**RECORDED INFORMATION**
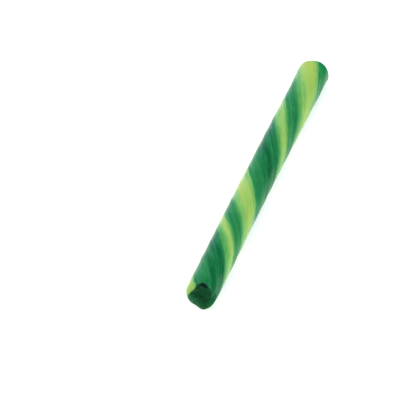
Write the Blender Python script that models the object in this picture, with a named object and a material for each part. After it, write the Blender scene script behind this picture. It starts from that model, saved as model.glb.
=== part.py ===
# An old-fashioned hard candy stick: a rope of dark green sugar with a wide and a narrow lime stripe, pulled
# and twisted by hand, cut at both ends and laid on its side to set. Metres, +Z up. The rope runs along X, with
# the end that is chipped at -X. The origin is on the surface it lies on, below the middle of the rope.
#
# Two angles are used, both in degrees. The round angle says where a point is on the section: 0 on top, growing
# towards -Y, 180 underneath. The rope angle says which strand of the rope a point is on, and turns with the
# twist.
import math

import bmesh
import bpy
import numpy as np
from mathutils import Matrix, Vector

LENGTH = 0.127
DIAMETER = 0.0102
WAIST = 0.00016          # how much thinner the rope is where it was pulled most
WAIST_PLACE = 0.003      # where along X it is thinnest
BOW = 0.0004             # how far the middle bends towards +Y
REST_FLAT = 0.0025       # width of the flat strip that set against the table

TURN_PITCHES = (0.0745, 0.0525, 0.0615, 0.0795, 0.0785)  # length of one turn, in equal steps from end to end
TWIST_SAMPLES = 401      # places along the rope where the twist is worked out
COLUMN_STEP = 9          # degrees of rope angle from one strand of the mesh to the next
PATTERN_START = -253     # rope angle where the narrow lime stripe begins
STRIPES = (("lime", 45), ("green", 63), ("lime", 99), ("green", 153))  # degrees round the rope, 360 in all

SEAM_DEPTH = 0.00006     # the groove where two stripes meet
SEAM_HALF_WIDTH = 7      # degrees
RIDGE_COUNT = 7          # low strands left by the pulling
RIDGE_HEIGHT = 0.00005

# What is worn or pinched at a rim is given as its size, the round angle of its middle and how narrow it is.
NEAR_RIM = 0.00025       # rounding of the near end's rim, and how much rounder it is where it is worn
NEAR_RIM_WEAR = ((0.0021, -54, 2), (0.0028, 84, 6))
NEAR_PINCH = ((0.00042, 104, 8),)  # how much thinner the rope was pinched as it was cut
PINCH_REACH = 0.0042     # how far along the rope the pinch fades away
NEAR_BREAK = 0.0012      # how far the near cut broke back, the round angle there, and over how many degrees
NEAR_BREAK_AT = -149
NEAR_BREAK_SPREAD = 33
RIM_BLEND = 0.004        # how far behind the near rim the rings even out
FAR_RIM = 0.0008
FAR_RIM_WEAR = ((0.0008, -75, 1), (0.0007, 118, 9))
FAR_SWELL = ((0.00034, -100, 3),)  # how much thicker the rope was pressed as the far end was cut
SWELL_FROM_END = 0.0025  # how far from the far end its middle is
SWELL_REACH = 0.0038
FACE_DISH = 0.0003       # how far the middle of a cut face sinks in

CHIP_AT = 13             # round angle of the chip in the near rim
CHIP_FROM_END = 0.0009   # how far behind the near cut its middle is
CHIP_INSET = 0.0006      # from the outside of the rope to its middle
CHIP_RADIUS = 0.00115
CHIP_STRETCH = 1.5       # how much wider it is, round the rim
CHIP_DEPTH = 0.0011

RIM_STEPS = 5
END_STEP = 0.0006        # ring spacing close behind a rim, where the chip is
END_STRETCH = 0.0042
BODY_STEP = 0.0019       # ring spacing along the rest
FACE_RINGS = (0.78, 0.52, 0.26)  # rings of a cut face, as shares of its radius
SMOOTH_ANGLE = 40        # edges sharper than this stay sharp in the shading

COLOURS = {"green": (0.012, 0.150, 0.046), "lime": (0.330, 0.560, 0.085)}
GLOSS_ROUGHNESS = 0.28

RADIUS = DIAMETER / 2
COLUMNS = 360 // COLUMN_STEP
FLAT_HALF_ANGLE = math.degrees(math.asin(REST_FLAT / 2 / RADIUS))


def clear_scene():
    for leftover in list(bpy.data.objects):
        bpy.data.objects.remove(leftover)


def wrapped(angle):
    """The angle between -180 and 180."""
    return (angle + 180) % 360 - 180


def twist_table():
    """Places along X, and how many degrees the rope has turned there since the middle."""
    places = np.linspace(-LENGTH / 2, LENGTH / 2, TWIST_SAMPLES)
    stations = np.linspace(-LENGTH / 2, LENGTH / 2, len(TURN_PITCHES))
    rates = 360 / np.interp(places, stations, TURN_PITCHES)
    steps = (rates[1:] + rates[:-1]) / 2 * np.diff(places)
    turned = np.concatenate(([0], np.cumsum(steps)))
    return places, turned - np.interp(0, places, turned)


def stripe_borders():
    """Rope angles where one stripe ends and the next begins."""
    borders = [PATTERN_START]
    for _, width in STRIPES:
        borders.append(borders[-1] + width)
    return borders[:-1]


def stripe_colour(rope_angle):
    past_start = (rope_angle - PATTERN_START) % 360
    for colour, width in STRIPES:
        if past_start < width:
            return colour
        past_start -= width
    return STRIPES[-1][0]


def waisted_radius(x):
    return RADIUS - WAIST / 2 * math.cos(math.pi * (x - WAIST_PLACE) / LENGTH) ** 2


def rope_radius(x, rope_angle):
    """Distance from the axis to the surface of the rope, with its waist, its strands and its seams."""
    radius = waisted_radius(x) + RIDGE_HEIGHT * math.cos(math.radians(RIDGE_COUNT * rope_angle))
    for border in stripe_borders():
        away = wrapped(rope_angle - border) / SEAM_HALF_WIDTH
        radius -= SEAM_DEPTH * math.exp(-away * away)
    return radius


def axis_place(x):
    """Y and Z of the axis: a slight sideways bow, and the height that leaves the underside flat."""
    height = math.sqrt(waisted_radius(x) ** 2 - (REST_FLAT / 2) ** 2)
    return BOW * math.cos(math.pi * x / LENGTH), height


def around_rim(round_angle, marks):
    """How much there is of these marks at one round angle of a rim."""
    total = 0.0
    for size, middle, narrowness in marks:
        facing = (1 + math.cos(math.radians(round_angle - middle))) / 2
        total += size * facing**narrowness
    return total


def strand_ends(rope_angle, twist):
    """One strand of the rope: its rope angle, and what the rims and the ends of the rope are like there."""
    near_angle = rope_angle - np.interp(-LENGTH / 2, *twist)
    far_angle = rope_angle - np.interp(LENGTH / 2, *twist)
    from_break = wrapped(near_angle - NEAR_BREAK_AT) / NEAR_BREAK_SPREAD
    return {
        "rope_angle": rope_angle,
        "near_rim": NEAR_RIM + around_rim(near_angle, NEAR_RIM_WEAR),
        "far_rim": FAR_RIM + around_rim(far_angle, FAR_RIM_WEAR),
        "broken": NEAR_BREAK * math.exp(-from_break * from_break),
        "pinch": around_rim(near_angle, NEAR_PINCH),
        "swell": around_rim(far_angle, FAR_SWELL),
    }


def surface_point(x, strand, twist, share=1.0, rim_turn=90, end=0):
    """One point of a ring. share scales it towards the axis, rim_turn is how far round the rim's quarter circle
    it is, from 0 at the cut face to 90 at the side, and end is -1 at the near end, 1 at the far end, else 0."""
    rim = strand["far_rim"] if end > 0 else strand["near_rim"]
    turn = math.radians(rim_turn)
    if end:
        x -= end * (rim * (1 - math.cos(turn)) + FACE_DISH * (1 - share**2))
    else:
        behind_rim = x + LENGTH / 2 - NEAR_RIM
        x += (rim + strand["broken"] - NEAR_RIM) * math.exp(-behind_rim / RIM_BLEND)
    if end < 0:
        x += strand["broken"] * share**2

    # Columns beside the flat strip are moved onto its edges, so that it is straight.
    round_angle = wrapped(strand["rope_angle"] - float(np.interp(x, *twist)))
    below = 180 - abs(round_angle)
    if abs(below - FLAT_HALF_ANGLE) < COLUMN_STEP / 2:
        round_angle = math.copysign(180 - FLAT_HALF_ANGLE, round_angle)
        below = FLAT_HALF_ANGLE

    pinch = strand["pinch"] * math.exp(-(((x + LENGTH / 2) / PINCH_REACH) ** 2))
    swell = strand["swell"] * math.exp(-(((x + SWELL_FROM_END - LENGTH / 2) / SWELL_REACH) ** 2))
    radius = rope_radius(x, strand["rope_angle"]) - pinch + swell
    radius = (radius - rim * (1 - math.sin(turn))) * share
    across = -radius * math.sin(math.radians(round_angle))
    up = radius * math.cos(math.radians(round_angle))
    side, height = axis_place(x)
    z = max(height + up, 0.0)
    if not end and below <= FLAT_HALF_ANGLE:
        z = 0.0
    return Vector((x, side + across, z))


def ring_places():
    """X of the rings between the two rims, closer together near the ends."""
    near = -LENGTH / 2 + NEAR_RIM
    far = LENGTH / 2 - FAR_RIM - max(size for size, _, _ in FAR_RIM_WEAR)
    close_near = np.arange(near + END_STEP, near + END_STRETCH, END_STEP)
    body_start = close_near[-1] + END_STEP
    body_end = far - END_STEP
    count = round((body_end - body_start) / BODY_STEP) + 1
    return [*close_near, *np.linspace(body_start, body_end, count)]


def chip(point):
    """Pushes a point of the near end inward where the rim has a chip, the deepest in its middle."""
    side, height = axis_place(-LENGTH / 2)
    turn = math.radians(CHIP_AT)
    outward = Vector((0, -math.sin(turn), math.cos(turn)))
    around = Vector((0, -math.cos(turn), -math.sin(turn)))
    middle = Vector((CHIP_FROM_END - LENGTH / 2, side, height)) + outward * (RADIUS - CHIP_INSET)
    offset = point - middle
    offset -= around * offset.dot(around) * (1 - 1 / CHIP_STRETCH)
    away = offset.length / CHIP_RADIUS
    if away >= 1:
        return point
    inward = (Vector((1, 0, 0)) - outward).normalized()
    return point + inward * CHIP_DEPTH * (1 - away**2) ** 2


def rope_rings():
    """Every ring of the rope from the near face to the far face, each a list of one point for each strand."""
    twist = twist_table()
    strands = [strand_ends(PATTERN_START + k * COLUMN_STEP, twist) for k in range(COLUMNS)]
    rim_turns = [90 * k / RIM_STEPS for k in range(RIM_STEPS + 1)]

    def ring(x, **options):
        return [surface_point(x, strand, twist, **options) for strand in strands]

    near, far = -LENGTH / 2, LENGTH / 2
    rings = [ring(near, share=share, rim_turn=0, end=-1) for share in reversed(FACE_RINGS)]
    rings += [ring(near, rim_turn=turn, end=-1) for turn in rim_turns]
    rings += [ring(x) for x in ring_places()]
    rings += [ring(far, rim_turn=turn, end=1) for turn in reversed(rim_turns)]
    rings += [ring(far, share=share, rim_turn=0, end=1) for share in FACE_RINGS]
    return rings


def striped_material(colour):
    material = bpy.data.materials.new(f"{colour}_sugar")
    material.use_nodes = True
    shader = material.node_tree.nodes["Principled BSDF"]
    shader.inputs["Base Color"].default_value = (*COLOURS[colour], 1.0)
    shader.inputs["Roughness"].default_value = GLOSS_ROUGHNESS
    shader.inputs["Metallic"].default_value = 0.0
    material.diffuse_color = (*COLOURS[colour], 1.0)
    return material


def face_centre(ring):
    """The middle of a cut face, a little deeper than the ring round it."""
    middle = sum(ring, Vector()) / len(ring)
    deeper = FACE_DISH * FACE_RINGS[-1] ** 2
    middle.x -= math.copysign(deeper, middle.x)
    return middle


def candy_stick():
    mesh = bpy.data.meshes.new("candy_stick")
    slots = sorted(COLOURS)
    for colour in slots:
        mesh.materials.append(striped_material(colour))
    colours = [stripe_colour(PATTERN_START + (k + 0.5) * COLUMN_STEP) for k in range(COLUMNS)]

    rings = rope_rings()
    build = bmesh.new()
    points = [[build.verts.new(chip(point)) for point in ring] for ring in rings]
    for before, after in zip(points, points[1:]):
        for k, colour in enumerate(colours):
            beside = (k + 1) % COLUMNS
            face = build.faces.new((before[k], after[k], after[beside], before[beside]))
            face.material_index = slots.index(colour)
    for end_points, ring in ((points[0], rings[0]), (points[-1], rings[-1])):
        middle = build.verts.new(face_centre(ring))
        for k in range(COLUMNS):
            face = build.faces.new((end_points[k], end_points[(k + 1) % COLUMNS], middle))
            face.material_index = slots.index("green")
    bmesh.ops.recalc_face_normals(build, faces=build.faces)
    build.to_mesh(mesh)
    build.free()

    # The origin goes below the middle of the stick's box.
    corners = np.array([vertex.co for vertex in mesh.vertices])
    middle = (corners.min(axis=0) + corners.max(axis=0)) / 2
    mesh.transform(Matrix.Translation((-middle[0], -middle[1], 0.0)))
    mesh.shade_smooth()
    mesh.set_sharp_from_angle(angle=math.radians(SMOOTH_ANGLE))
    stick = bpy.data.objects.new("candy_stick", mesh)
    bpy.context.scene.collection.objects.link(stick)
    return stick


clear_scene()
candy_stick()
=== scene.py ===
import math

import bpy
import numpy as np
from mathutils import Matrix, Vector


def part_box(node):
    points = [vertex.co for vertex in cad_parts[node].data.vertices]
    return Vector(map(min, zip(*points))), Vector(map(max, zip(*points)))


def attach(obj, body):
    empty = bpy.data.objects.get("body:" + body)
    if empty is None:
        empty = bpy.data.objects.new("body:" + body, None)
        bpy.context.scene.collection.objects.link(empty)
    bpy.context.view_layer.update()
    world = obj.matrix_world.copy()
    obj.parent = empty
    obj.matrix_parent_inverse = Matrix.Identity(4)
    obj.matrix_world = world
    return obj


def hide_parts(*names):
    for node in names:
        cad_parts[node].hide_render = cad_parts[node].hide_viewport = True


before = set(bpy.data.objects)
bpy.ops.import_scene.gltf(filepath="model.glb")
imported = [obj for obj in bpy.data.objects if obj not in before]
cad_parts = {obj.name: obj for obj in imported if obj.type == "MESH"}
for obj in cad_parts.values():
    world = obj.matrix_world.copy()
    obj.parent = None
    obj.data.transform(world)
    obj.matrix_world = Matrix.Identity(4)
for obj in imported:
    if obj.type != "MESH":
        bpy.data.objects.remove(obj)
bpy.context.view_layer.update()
stickLow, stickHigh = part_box("candy_stick")
print("frame loaded, the stick is", round((stickHigh.x - stickLow.x) * 1000, 1), "mm long")


fullTurn = 2 * math.pi
brightRoom = 1.12            # the light on the stick, bright enough to show the pale floor as pure white
waveLengths = (0.6, 1.6)     # the shortest and longest waves of uneven sugar, by their usual size
usualWaves = 28


def shown(red, green, blue):
    # the colour, in linear light, of a surface that shows like this, 0 to 255, in the bright room
    linear = []
    for part in (red, green, blue):
        part = part / 255
        linear.append(part / 12.92 if part <= 0.04045 else ((part + 0.055) / 1.055) ** 2.4)
    return (*(part / brightRoom for part in linear), 1.0)


def uneven(points, kind):
    # smooth random heights at these points, made of plane waves; with "along" below 1 they are drawn out
    # along the rope
    dice = np.random.default_rng(kind["seed"])
    points = points * (kind.get("along", 1), 1, 1)
    waves = kind.get("waves", usualWaves)
    total = np.zeros(len(points))
    for _ in range(waves):
        direction = dice.normal(size=3)
        direction /= np.linalg.norm(direction)
        waveLength = kind["size"] * dice.uniform(*waveLengths)
        total += np.sin(points @ direction * (fullTurn / waveLength) + dice.uniform(0, fullTurn))
    return kind["height"] * (total / math.sqrt(waves / 2))


def smoothStep(value, start, end):
    step = np.clip((value - start) / (end - start), 0, 1)
    return step * step * (3 - 2 * step)


def wrapped(angle):
    return (angle + 180) % 360 - 180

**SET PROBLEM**
Repeat, word for word, only the lines from the line holding "# The origin" through the line holding "obj.parent = empty", with both of those lines included.

**TASK SOLUTION**
    # The origin goes below the middle of the stick's box.
    corners = np.array([vertex.co for vertex in mesh.vertices])
    middle = (corners.min(axis=0) + corners.max(axis=0)) / 2
    mesh.transform(Matrix.Translation((-middle[0], -middle[1], 0.0)))
    mesh.shade_smooth()
    mesh.set_sharp_from_angle(angle=math.radians(SMOOTH_ANGLE))
    stick = bpy.data.objects.new("candy_stick", mesh)
    bpy.context.scene.collection.objects.link(stick)
    return stick


clear_scene()
candy_stick()
=== scene.py ===
import math

import bpy
import numpy as np
from mathutils import Matrix, Vector


def part_box(node):
    points = [vertex.co for vertex in cad_parts[node].data.vertices]
    return Vector(map(min, zip(*points))), Vector(map(max, zip(*points)))


def attach(obj, body):
    empty = bpy.data.objects.get("body:" + body)
    if empty is None:
        empty = bpy.data.objects.new("body:" + body, None)
        bpy.context.scene.collection.objects.link(empty)
    bpy.context.view_layer.update()
    world = obj.matrix_world.copy()
    obj.parent = empty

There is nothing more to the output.